> Exercise objective
Restate, word for word, every line of the data.

> Provided material
########################################

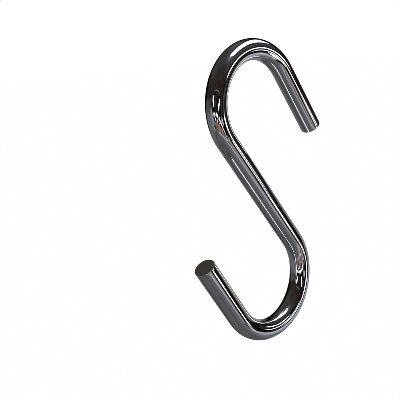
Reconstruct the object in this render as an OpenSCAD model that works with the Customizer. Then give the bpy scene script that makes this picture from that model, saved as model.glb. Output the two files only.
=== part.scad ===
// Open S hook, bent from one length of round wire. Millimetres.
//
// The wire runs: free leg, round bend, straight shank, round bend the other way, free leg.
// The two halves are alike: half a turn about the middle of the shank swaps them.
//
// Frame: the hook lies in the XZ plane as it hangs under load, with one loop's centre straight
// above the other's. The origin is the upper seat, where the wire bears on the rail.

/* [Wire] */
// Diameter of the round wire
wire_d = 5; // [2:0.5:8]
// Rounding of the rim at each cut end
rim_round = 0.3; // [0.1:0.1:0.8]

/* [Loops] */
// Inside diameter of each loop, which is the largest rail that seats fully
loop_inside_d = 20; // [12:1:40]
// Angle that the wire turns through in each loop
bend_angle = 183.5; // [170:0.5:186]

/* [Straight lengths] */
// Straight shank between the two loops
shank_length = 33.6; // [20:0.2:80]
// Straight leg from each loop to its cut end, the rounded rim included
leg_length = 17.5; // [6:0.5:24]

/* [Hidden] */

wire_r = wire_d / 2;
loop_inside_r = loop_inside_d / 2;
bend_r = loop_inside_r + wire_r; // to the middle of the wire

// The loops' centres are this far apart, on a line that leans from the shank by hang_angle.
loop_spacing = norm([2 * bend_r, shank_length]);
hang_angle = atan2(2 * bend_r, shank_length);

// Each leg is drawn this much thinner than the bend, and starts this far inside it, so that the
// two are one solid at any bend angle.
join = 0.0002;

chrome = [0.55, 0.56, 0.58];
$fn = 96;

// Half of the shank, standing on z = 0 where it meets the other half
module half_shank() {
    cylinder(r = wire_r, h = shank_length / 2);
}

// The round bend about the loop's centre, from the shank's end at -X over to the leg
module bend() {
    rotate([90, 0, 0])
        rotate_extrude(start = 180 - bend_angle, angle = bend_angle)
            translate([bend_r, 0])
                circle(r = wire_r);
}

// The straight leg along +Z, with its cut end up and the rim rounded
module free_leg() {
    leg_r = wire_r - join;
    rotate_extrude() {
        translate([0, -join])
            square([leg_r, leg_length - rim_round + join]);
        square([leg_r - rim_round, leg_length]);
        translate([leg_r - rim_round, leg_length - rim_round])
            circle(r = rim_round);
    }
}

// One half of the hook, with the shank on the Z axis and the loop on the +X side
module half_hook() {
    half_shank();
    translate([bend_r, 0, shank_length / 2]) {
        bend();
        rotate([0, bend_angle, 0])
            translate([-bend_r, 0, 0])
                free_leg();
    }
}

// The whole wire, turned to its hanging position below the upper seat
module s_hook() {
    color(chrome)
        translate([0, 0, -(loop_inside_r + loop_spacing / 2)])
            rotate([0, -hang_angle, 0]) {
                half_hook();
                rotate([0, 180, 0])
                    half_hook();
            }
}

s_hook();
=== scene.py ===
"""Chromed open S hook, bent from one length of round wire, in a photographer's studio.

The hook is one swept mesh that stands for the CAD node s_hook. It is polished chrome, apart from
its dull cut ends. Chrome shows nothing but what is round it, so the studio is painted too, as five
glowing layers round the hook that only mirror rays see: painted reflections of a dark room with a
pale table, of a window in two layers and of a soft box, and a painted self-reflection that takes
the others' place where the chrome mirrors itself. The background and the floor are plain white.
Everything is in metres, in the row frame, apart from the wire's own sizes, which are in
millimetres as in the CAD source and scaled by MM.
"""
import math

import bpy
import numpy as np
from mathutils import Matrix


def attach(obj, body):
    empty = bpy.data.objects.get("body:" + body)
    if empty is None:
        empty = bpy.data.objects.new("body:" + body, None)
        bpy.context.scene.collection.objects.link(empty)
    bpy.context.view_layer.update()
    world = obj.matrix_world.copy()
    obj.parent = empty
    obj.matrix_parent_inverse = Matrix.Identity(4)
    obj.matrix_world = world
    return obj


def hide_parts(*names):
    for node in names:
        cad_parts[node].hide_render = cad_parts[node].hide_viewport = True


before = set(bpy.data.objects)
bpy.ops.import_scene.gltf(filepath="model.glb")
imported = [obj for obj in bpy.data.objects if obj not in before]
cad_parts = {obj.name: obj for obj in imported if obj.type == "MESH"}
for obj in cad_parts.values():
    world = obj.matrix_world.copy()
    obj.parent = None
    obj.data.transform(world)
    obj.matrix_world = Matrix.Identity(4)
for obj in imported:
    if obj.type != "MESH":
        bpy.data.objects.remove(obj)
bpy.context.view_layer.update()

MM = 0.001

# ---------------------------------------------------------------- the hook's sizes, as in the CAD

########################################

> Response to this exercise
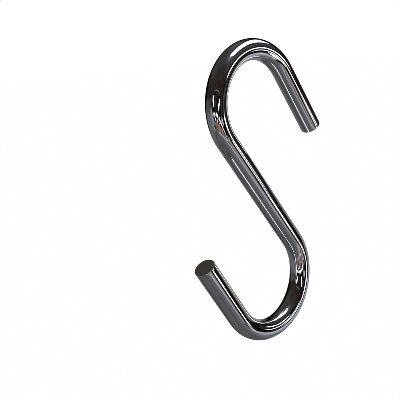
Reconstruct the object in this render as an OpenSCAD model that works with the Customizer. Then give the bpy scene script that makes this picture from that model, saved as model.glb. Output the two files only.
=== part.scad ===
// Open S hook, bent from one length of round wire. Millimetres.
//
// The wire runs: free leg, round bend, straight shank, round bend the other way, free leg.
// The two halves are alike: half a turn about the middle of the shank swaps them.
//
// Frame: the hook lies in the XZ plane as it hangs under load, with one loop's centre straight
// above the other's. The origin is the upper seat, where the wire bears on the rail.

/* [Wire] */
// Diameter of the round wire
wire_d = 5; // [2:0.5:8]
// Rounding of the rim at each cut end
rim_round = 0.3; // [0.1:0.1:0.8]

/* [Loops] */
// Inside diameter of each loop, which is the largest rail that seats fully
loop_inside_d = 20; // [12:1:40]
// Angle that the wire turns through in each loop
bend_angle = 183.5; // [170:0.5:186]

/* [Straight lengths] */
// Straight shank between the two loops
shank_length = 33.6; // [20:0.2:80]
// Straight leg from each loop to its cut end, the rounded rim included
leg_length = 17.5; // [6:0.5:24]

/* [Hidden] */

wire_r = wire_d / 2;
loop_inside_r = loop_inside_d / 2;
bend_r = loop_inside_r + wire_r; // to the middle of the wire

// The loops' centres are this far apart, on a line that leans from the shank by hang_angle.
loop_spacing = norm([2 * bend_r, shank_length]);
hang_angle = atan2(2 * bend_r, shank_length);

// Each leg is drawn this much thinner than the bend, and starts this far inside it, so that the
// two are one solid at any bend angle.
join = 0.0002;

chrome = [0.55, 0.56, 0.58];
$fn = 96;

// Half of the shank, standing on z = 0 where it meets the other half
module half_shank() {
    cylinder(r = wire_r, h = shank_length / 2);
}

// The round bend about the loop's centre, from the shank's end at -X over to the leg
module bend() {
    rotate([90, 0, 0])
        rotate_extrude(start = 180 - bend_angle, angle = bend_angle)
            translate([bend_r, 0])
                circle(r = wire_r);
}

// The straight leg along +Z, with its cut end up and the rim rounded
module free_leg() {
    leg_r = wire_r - join;
    rotate_extrude() {
        translate([0, -join])
            square([leg_r, leg_length - rim_round + join]);
        square([leg_r - rim_round, leg_length]);
        translate([leg_r - rim_round, leg_length - rim_round])
            circle(r = rim_round);
    }
}

// One half of the hook, with the shank on the Z axis and the loop on the +X side
module half_hook() {
    half_shank();
    translate([bend_r, 0, shank_length / 2]) {
        bend();
        rotate([0, bend_angle, 0])
            translate([-bend_r, 0, 0])
                free_leg();
    }
}

// The whole wire, turned to its hanging position below the upper seat
module s_hook() {
    color(chrome)
        translate([0, 0, -(loop_inside_r + loop_spacing / 2)])
            rotate([0, -hang_angle, 0]) {
                half_hook();
                rotate([0, 180, 0])
                    half_hook();
            }
}

s_hook();
=== scene.py ===
"""Chromed open S hook, bent from one length of round wire, in a photographer's studio.

The hook is one swept mesh that stands for the CAD node s_hook. It is polished chrome, apart from
its dull cut ends. Chrome shows nothing but what is round it, so the studio is painted too, as five
glowing layers round the hook that only mirror rays see: painted reflections of a dark room with a
pale table, of a window in two layers and of a soft box, and a painted self-reflection that takes
the others' place where the chrome mirrors itself. The background and the floor are plain white.
Everything is in metres, in the row frame, apart from the wire's own sizes, which are in
millimetres as in the CAD source and scaled by MM.
"""
import math

import bpy
import numpy as np
from mathutils import Matrix


def attach(obj, body):
    empty = bpy.data.objects.get("body:" + body)
    if empty is None:
        empty = bpy.data.objects.new("body:" + body, None)
        bpy.context.scene.collection.objects.link(empty)
    bpy.context.view_layer.update()
    world = obj.matrix_world.copy()
    obj.parent = empty
    obj.matrix_parent_inverse = Matrix.Identity(4)
    obj.matrix_world = world
    return obj


def hide_parts(*names):
    for node in names:
        cad_parts[node].hide_render = cad_parts[node].hide_viewport = True


before = set(bpy.data.objects)
bpy.ops.import_scene.gltf(filepath="model.glb")
imported = [obj for obj in bpy.data.objects if obj not in before]
cad_parts = {obj.name: obj for obj in imported if obj.type == "MESH"}
for obj in cad_parts.values():
    world = obj.matrix_world.copy()
    obj.parent = None
    obj.data.transform(world)
    obj.matrix_world = Matrix.Identity(4)
for obj in imported:
    if obj.type != "MESH":
        bpy.data.objects.remove(obj)
bpy.context.view_layer.update()

MM = 0.001

# ---------------------------------------------------------------- the hook's sizes, as in the CAD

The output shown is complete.